October 12, 2001 Article Start Page 1 of 4 Next
 

What is the nature of fun? Why are some things fun and others not? These questions are extremely important when it comes to designing a videogame, yet they are still without an answer and will likely stay that way. What can be done instead, is to find what kind of things are fun: what type of activities are entertaining.

The goal of this article is to be as complete as possible in the enumeration of the broad categories of activities that are fundamentally entertaining. Obviously, no game uses a single element of this list and nearly all of these "forms of fun" can be combined with the others to create a richer experience. The goal of this list is not to provide a perfect method that would insure the creation of great games. Instead, it is another tool to help in the creation of better games and the improvement of existing designs. By understanding these fourteen forms of fun, it is possible to compare the features of a game with them and see which features contribute most to the fun of the game. These fourteen forms of fun are, in no particular order:

  • Beauty
  • Immersion
  • Intellectual Problem Solving
  • Competition
  • Social Interaction
  • Comedy
  • Thrill of Danger
  • Physical Activity
  • Love
  • Creation
  • Power
  • Discovery
  • Advancement and Completion
  • Application of an Ability

This article will go through each of these in turn, trying to define them and analyze how they can be used effectively to create more interesting games. To reach that goal, a short definition will be given for each form. The goal of this is to make clear, in a concise way, what is and is not included in each category. Following this, a brief text will give some explanations as to the nature of each form, then give some examples of their good use in popular videogames and finally will try to give some ideas of how they could be used better in the future. Obviously, this is a complex matter and each form could be detailed in more depth. 

Beauty

"That which pleases the senses."

Beauty is an important aspect of videogame design: success has been accomplished and lost over the quality of graphics. Beauty isn't only in graphics, however, the quality of sounds (music and sound effects) is a big part of it. Eventually games and technology might evolve enough to affect more senses, but for the time being sight and hearing require the most efforts when designing a game. Force-feedback joysticks do try to include the sense of touch, but they lack the subtlety necessary to make it a part of the beauty of a game. Rather, it is more useful in improving the immersion of the player (see below).

A number of games have used beauty as one of their principal means of entertainment. It is the primary reason why we have 3D accelerator cards today and why the race toward ever more beautiful graphics continues. Two games that excelled in their use of beauty were Myst and American McGee's Alice. Both of them featured excellent graphics, in terms of style and quality, and both were retail successes. In both games, beauty is an element that drives the player forward. The player to often continues to play a game because they are anxious to experience the next beautiful setting or character. The player also enjoys thier presence in the virtual world more, which makes them appreciate the game more. On consoles, the popular Final Fantasy series owe much of their success to their beauty. The wonderful spell effects and full-motion videos are a prime example of how beautiful graphics can improve a game.

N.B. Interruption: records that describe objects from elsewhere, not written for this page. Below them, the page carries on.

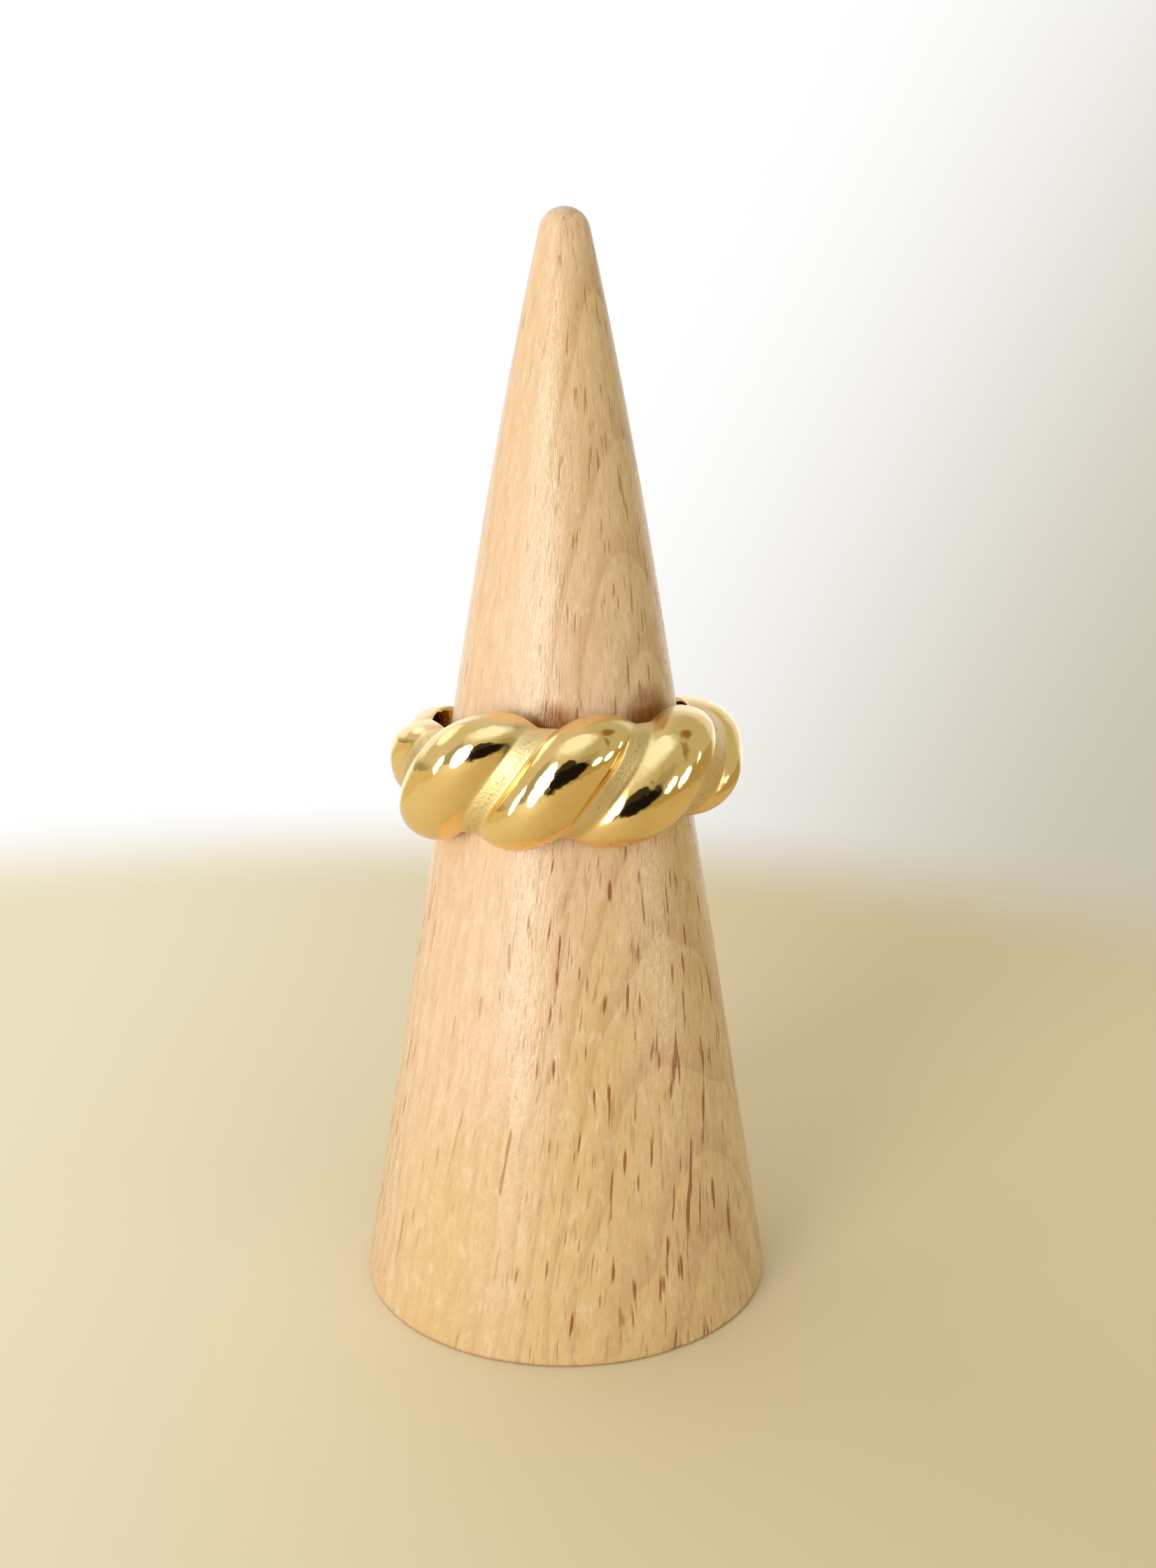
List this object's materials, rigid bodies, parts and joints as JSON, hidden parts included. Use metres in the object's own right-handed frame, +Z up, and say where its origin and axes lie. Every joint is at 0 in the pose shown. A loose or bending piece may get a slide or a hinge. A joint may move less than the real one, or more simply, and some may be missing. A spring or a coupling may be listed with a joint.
{
  "type": "twisted rope ring on a ring cone",
  "caption": "Polished gold rope-twist band with fat slanted lobes, resting on the taper of a plain turned wooden ring cone.",
  "frame": {"origin": "middle of the cone's foot, on the surface it stands on", "axes": "+Z up the cone, from its foot to its tip; -Y to the front of the ring; +X to the right as seen from the front"},
  "size_m": [0.0302, 0.0302, 0.0776],
  "materials": {
    "beech": "fine sanded, bare wood with short dark pores",
    "polished_gold": "mirror-polished yellow gold"
  },
  "bodies": {
    "root": {"ring_cone": "beech", "twisted_ring": "polished_gold"}
  },
  "joints": []
}
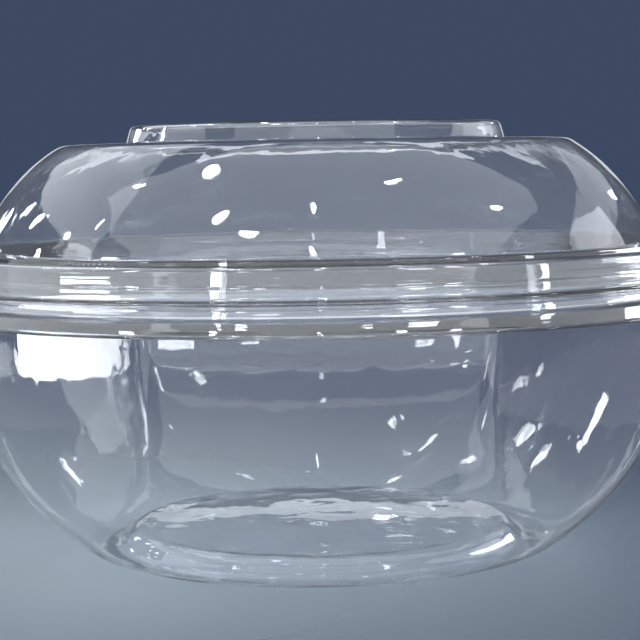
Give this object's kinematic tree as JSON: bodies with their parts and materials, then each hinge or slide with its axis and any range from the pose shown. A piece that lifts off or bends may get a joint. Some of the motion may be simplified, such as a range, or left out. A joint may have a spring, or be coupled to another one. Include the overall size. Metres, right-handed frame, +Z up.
{
  "type": "plastic salad bowl",
  "caption": "Clear thin-walled salad bowl with arched wall panels, a flat skirted rim and a matching lift-off dome lid with a stacking ring.",
  "frame": {"origin": "on the floor, under the centre of the bowl's foot", "axes": "+Z up, along the way the lid lifts; the front of the bowl looks along -Y"},
  "size_m": [0.185, 0.185, 0.0987],
  "materials": {
    "clear_bowl": "clear, glossy, thin formed sheet",
    "clear_lid": "clear, glossy, thin formed sheet"
  },
  "bodies": {
    "bowl": {"bowl": "clear_bowl"},
    "lid": {"lid": "clear_lid"}
  },
  "joints": [
    {"name": "lid_lift", "type": "slide", "parent": "bowl", "child": "lid", "axis": [0, 0, 1], "range_m": [0, 0.07]}
  ]
}
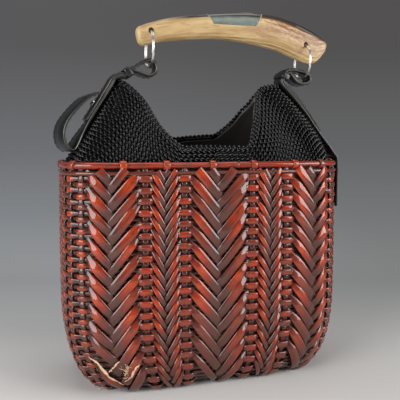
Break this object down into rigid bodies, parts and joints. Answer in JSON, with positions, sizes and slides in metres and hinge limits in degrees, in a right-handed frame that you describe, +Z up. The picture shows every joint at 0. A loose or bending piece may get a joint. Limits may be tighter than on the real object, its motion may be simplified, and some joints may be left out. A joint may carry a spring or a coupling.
{
  "type": "woven cane handbag with a corded yoke, leather straps and an antler grip",
  "caption": "Upright woven cane handbag with rounded corners, a black corded yoke with two peaked ears, leather straps, split rings and a swinging antler grip.",
  "frame": {"origin": "middle of the basket's flat base, on the floor", "axes": "+X along the bag's long side towards the end with the hanging strap tab, -Y out of its front, +Z up"},
  "size_m": [0.2761, 0.1286, 0.3457],
  "materials": {
    "cane": "glossy red-brown dyed and varnished cane, dark in its hollows",
    "cord": "black twisted waxed cord, slightly shiny",
    "lining_cloth": "smooth dark brown-black lining cloth",
    "leather": "smooth glossy black leather with worn edges",
    "steel": "plated steel wire, slightly worn",
    "antler": "polished natural antler, cream with brown grain and dark bark along its top",
    "stone": "polished grey-green stone"
  },
  "bodies": {
    "bag": {"basket": "cane", "rim_band": "cane", "rim_core": "cane", "yoke": "cord", "lining": "lining_cloth", "strap_left": "leather", "strap_right": "leather", "keeper_left": "leather", "keeper_right": "leather", "rivet_left": "steel", "rivet_right": "steel", "rim_wrap_01": "cane", "rim_wrap_02": "cane", "rim_wrap_03": "cane", "rim_wrap_04": "cane", "rim_wrap_05": "cane", "rim_wrap_06": "cane", "rim_wrap_07": "cane", "rim_wrap_08": "cane", "rim_wrap_09": "cane", "rim_wrap_10": "cane", "rim_wrap_11": "cane", "rim_wrap_12": "cane", "rim_wrap_13": "cane", "rim_wrap_14": "cane", "rim_wrap_15": "cane", "rim_wrap_16": "cane"},
    "grip": {"handle": "antler", "inlay": "stone", "ring_left": "steel", "ring_right": "steel"}
  },
  "joints": [
    {"name": "handle_swing", "type": "hinge", "parent": "bag", "child": "grip", "pos_m": [-0.0484, 0, 0.3066], "axis": [0.9996, 0, -0.029], "range_deg": [-90, 90]}
  ]
}
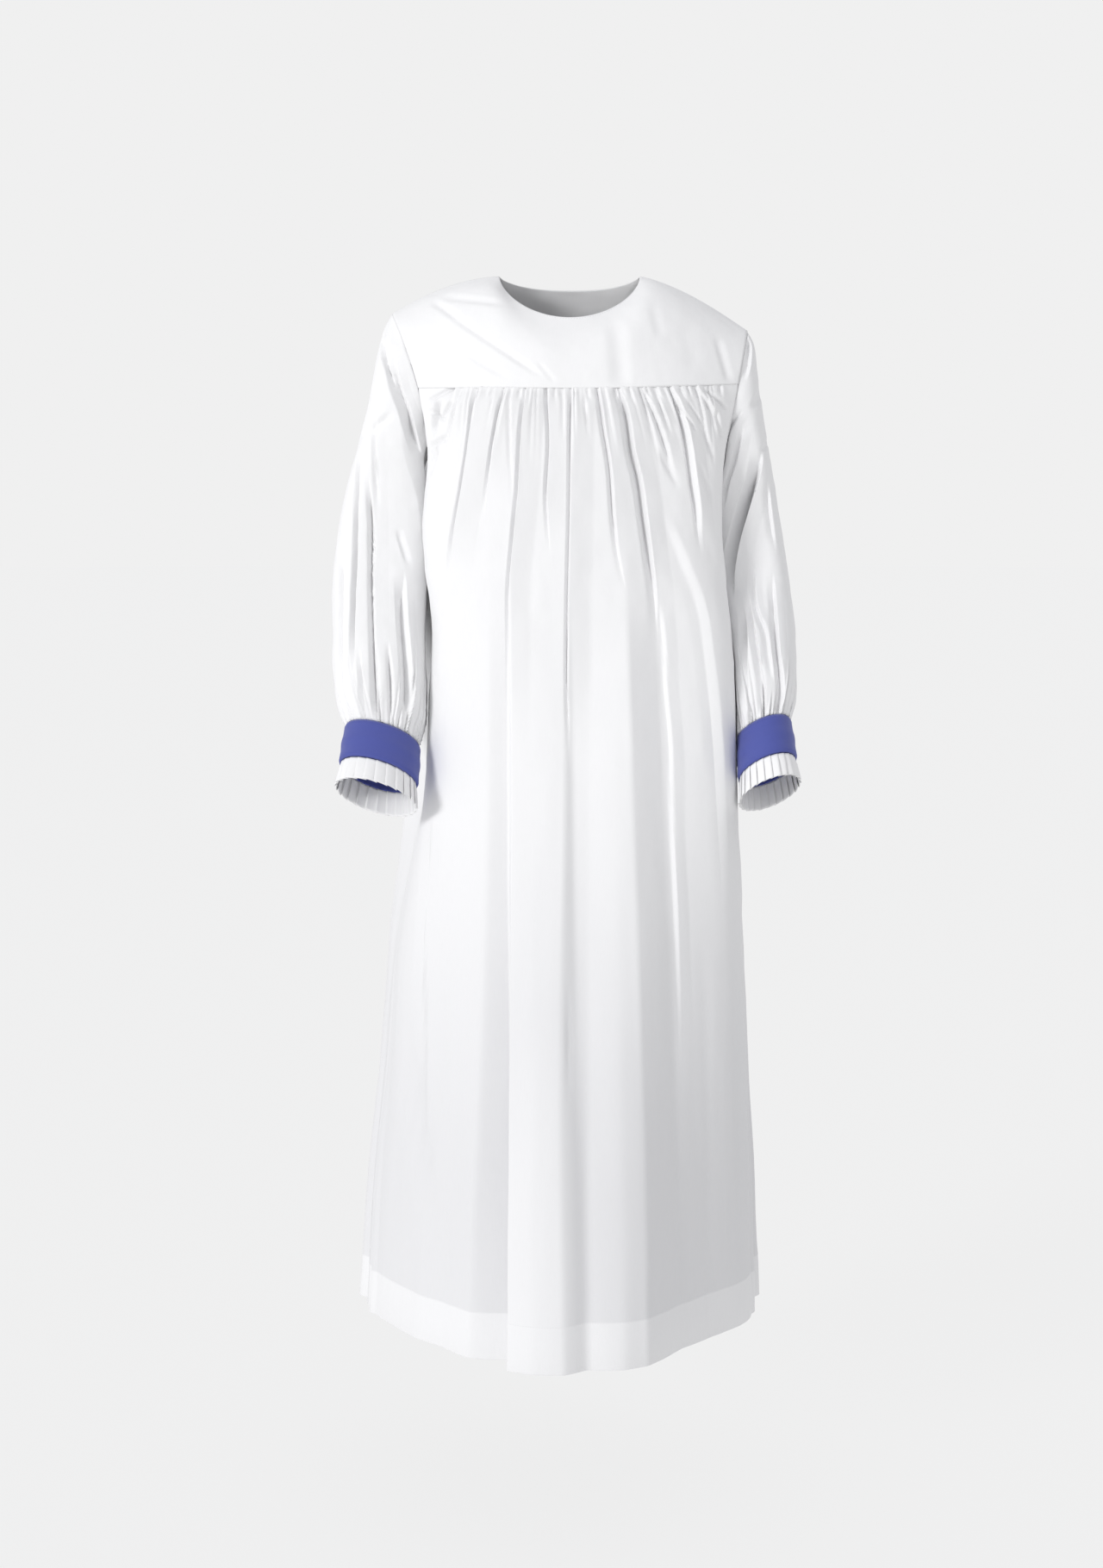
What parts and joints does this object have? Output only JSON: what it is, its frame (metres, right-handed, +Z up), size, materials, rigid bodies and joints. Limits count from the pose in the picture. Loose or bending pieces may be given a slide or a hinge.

In Myst, beauty is an element that drives the player forward.

Future improvements in the beautification of games are a much-discussed topic in interactive entertainment. The development of new techniques that improves the realism and quality of graphics (advanced shading techniques and increased polygon count), and the development of new techniques allowing more stylish games (cell-shading), are the future of this rapidly evolving aspect of games. Better use of environmental audio and superior music quality could also improve the ambient sound quality. No matter what the future holds, beauty will always be a very important aspect of most games.

Immersion

"Going into an environment different from one's usual environment by physical means or by use of one's imagination."

Another form of fun that is commonly used in games today and is one closely tied to beauty, is called immersion. Immersion covers the pleasure of being in a different environment than usual, the pleasure of living a different life. The fun from this seems to come from the pleasure of escaping from one's problems. For example, getting engrossed in a medieval world where you are the realm's only hope of survival is a good way to change your mind from your daily problems - slaying a dragon is a nice change of space from taking out the trash.

Immersion is a form of entertainment that videogames excel at. So much so in fact, that many designers consider the possibility of creating a completely different and new world inside a computer the ultimate goal of game design. Many games are based on this principle, and the numerous first-person shooters on the market today show how popular this form of entertainment is. The use of the first-person viewpoint is not coincidence. it is the most effective way to bring the player into the virtual world, thereby making them feel like they are acting instead of controlling an avatar who is acting (hence the term "first-person view": "I" act instead of "he" acts).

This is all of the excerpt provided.